Representatives > William Henry Lambert

William Henry Lambert

William Henry Lambert (1881-1928), politician and union leader, was born in 1881 near Orange, son of an Irish-born stonemason and his native-born wife. He attended primary school and worked as a shearer. In 1909 he became an organizer for the Australian Workers Union (AWU), and in 1915 secretary of its central branch, a post he held until 1921.

Lambert became active in the anti-conscription movement. This brought him to prominence in the Labor Party and he served as State President from 1917 to 1921; the party then was described by J.D. Lang as an ‘AWU dictatorship’ with control shared by Lambert and Jack Bailey. In December 1918 Lambert was elected to Sydney Municipal Council for Denison Ward and was Lord Mayor in 1921. Lambert ruled Council in line with Labor policy.

Lambert won a House of Representatives by-election for the safe Labor seat of West Sydney in September 1921. In parliament he had remarkably little to say. In the early 1920s he was accused of staging ‘crook ballots’ for the AWU’s central branch elections, and was allegedly involved with Bailey in a scheme to misappropriate funds and to inflate membership of the branch to obtain extra delegates at the 1921 party conference. The AWU convention found that the charges could not be sustained; nor was Lambert implicated when Bailey was expelled from the party in 1923, but with Lang now leader of the State Labor Party his political fortunes waned.

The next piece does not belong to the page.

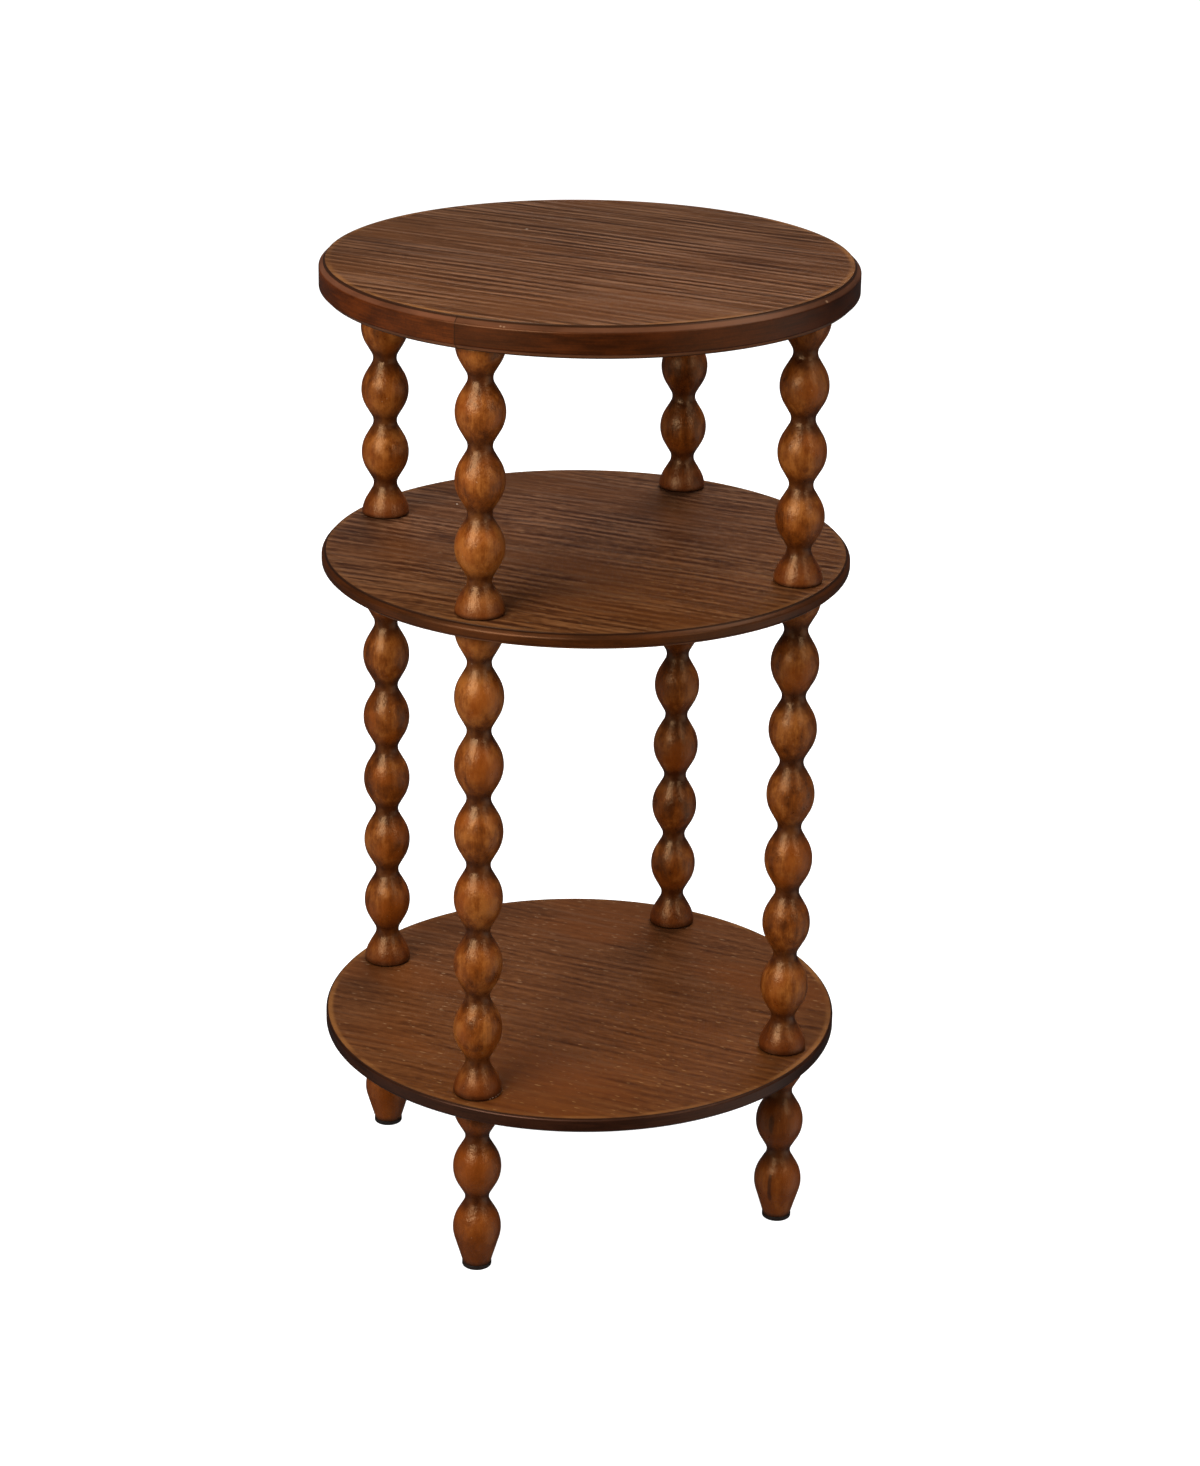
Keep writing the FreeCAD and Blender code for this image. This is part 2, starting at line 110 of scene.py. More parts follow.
class Lathe:
    """Draws half an outline in the XZ plane and turns it about the upright axis."""

    def __init__(self, across: float, up: float) -> None:
        """Start the outline.

        Args:
            across: distance of the first point from the axis.
            up: level of the first point.
        """
        self.bm: BMesh = bmesh.new()
        self.first: BMVert = self.bm.verts.new((across, 0.0, up))
        self.tip: BMVert = self.first

    def line(self, *points: Pair) -> None:
        """Draw straight lines on through some points.

        Args:
            *points: distance from the axis and level of each.
        """
        for across, up in points:
            self.tip = bmesh.ops.extrude_vert_indiv(self.bm, verts=[self.tip])["verts"][0]
            self.tip.co = (across, 0.0, up)

    def side(self, across: float, up: float, margin: float) -> None:
        """Draw a straight line to a point, with a vertex a margin away from each end if it is long enough.

        Args:
            across: distance of the point from the axis.
            up: level of the point.
            margin: how far the two vertices stand from the ends.
        """
        start = self.tip.co.copy()
        end = Vector((across, 0.0, up))
        if (end - start).length > LEAST_MARGINS * margin:
            step = (end - start).normalized() * margin
            self.line((start.x + step.x, start.z + step.z), (end.x - step.x, end.z - step.z))
        self.line((across, up))

    def arc(self, across: float, up: float, angle: float, steps: int) -> None:
        """Draw an arc on from the last point.

        Args:
            across: distance of the arc's centre from the axis.
            up: level of the arc's centre.
            angle: angle in radians, from +X towards +Z where it is positive.
            steps: number of straight pieces in the arc.
        """
        made = bmesh.ops.spin(
            self.bm,
            geom=[self.tip],
            cent=(across, 0.0, up),
            axis=PROFILE_AXIS,
            angle=angle,
            steps=steps,
            use_merge=False,
            use_duplicate=False,
        )
        self.tip = next(item for item in made["geom_last"] if isinstance(item, BMVert))

    def close(self) -> None:
        """Join the last point to the first."""
        self.bm.edges.new((self.tip, self.first))

    def turn(self, steps: int, start: float = 0.0, sweep: float = 360.0) -> BMesh:
        """Turn the outline about the axis.

        Args:
            steps: number of facets round the sweep.
            start: angle in degrees at which the sweep starts.
            sweep: angle in degrees; less than a full turn gets an end at each side.

        Returns:
            The mesh, closed and facing outwards.
        """
        bm = self.bm
        outline = bm.verts[:] + bm.edges[:]
        full = sweep >= 360.0
        matrix = Matrix.Rotation(math.radians(start), 3, "Z")
        bmesh.ops.rotate(bm, verts=bm.verts[:], cent=(0.0, 0.0, 0.0), matrix=matrix)
        bmesh.ops.spin(
            bm,
            geom=outline,
            cent=(0.0, 0.0, 0.0),
            axis=UPRIGHT,
            angle=math.radians(sweep),
            steps=steps,
            use_merge=full,
            use_duplicate=False,
        )
        bmesh.ops.remove_doubles(bm, verts=bm.verts[:], dist=MERGE_DISTANCE)
        if not full:
            rims = [edge for edge in bm.edges if edge.is_boundary]
            bmesh.ops.holes_fill(bm, edges=rims, sides=0)
        bmesh.ops.recalc_face_normals(bm, faces=bm.faces[:])
        return bm


def mark_layer(bm: BMesh, name: Mark) -> BMLayerItem:
    """The mesh's layer for a mark, a new one where there is none."""
    layers = bm.verts.layers.float
    return layers.get(name.value) or layers.new(name.value)


def soften(bm: BMesh, edges: Sequence[BMEdge], radius: float, segments: int = 3) -> None:
    """Round some edges a little and mark the new vertices as worn.

    Args:
        bm: the mesh.
        edges: edges to round.
        radius: width of the rounding.
        segments: number of facets across it.
    """
    made = bmesh.ops.bevel(
        bm,
        geom=list(edges),
        offset=radius,
        offset_type="OFFSET",
        affect="EDGES",
        segments=segments,
        profile=0.5,
        material=-1,
        clamp_overlap=True,
    )
    layer = mark_layer(bm, Mark.WEAR)
    for vert in made["verts"]:
        if vert.is_valid:
            vert[layer] = 1.0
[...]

Furious at losing pre-selection for the seat of West Sydney in 1928, Lambert told the Daily Telegraph Pictorial that in 1925 he had been offered £8000 if he would resign his seat in favour of E.G. Theodore. The same allegation had been published in the Evening News in December 1925, but Lambert had specifically denied it. His 1928 revelations led the BrucePage government to appoint a royal commissioner, who discounted Lambert’s accusations, because of his denial in 1925, but found that another member, W.G. Mahoney, had been compensated for resigning in Theodore’s favour.

It was a last-ditch stand by Lambert against a Labor Party in which he and the AWU now had little influence. He died in September 1928. A quiet and shy man, who had no children, he had remained a ‘sterling laborite’.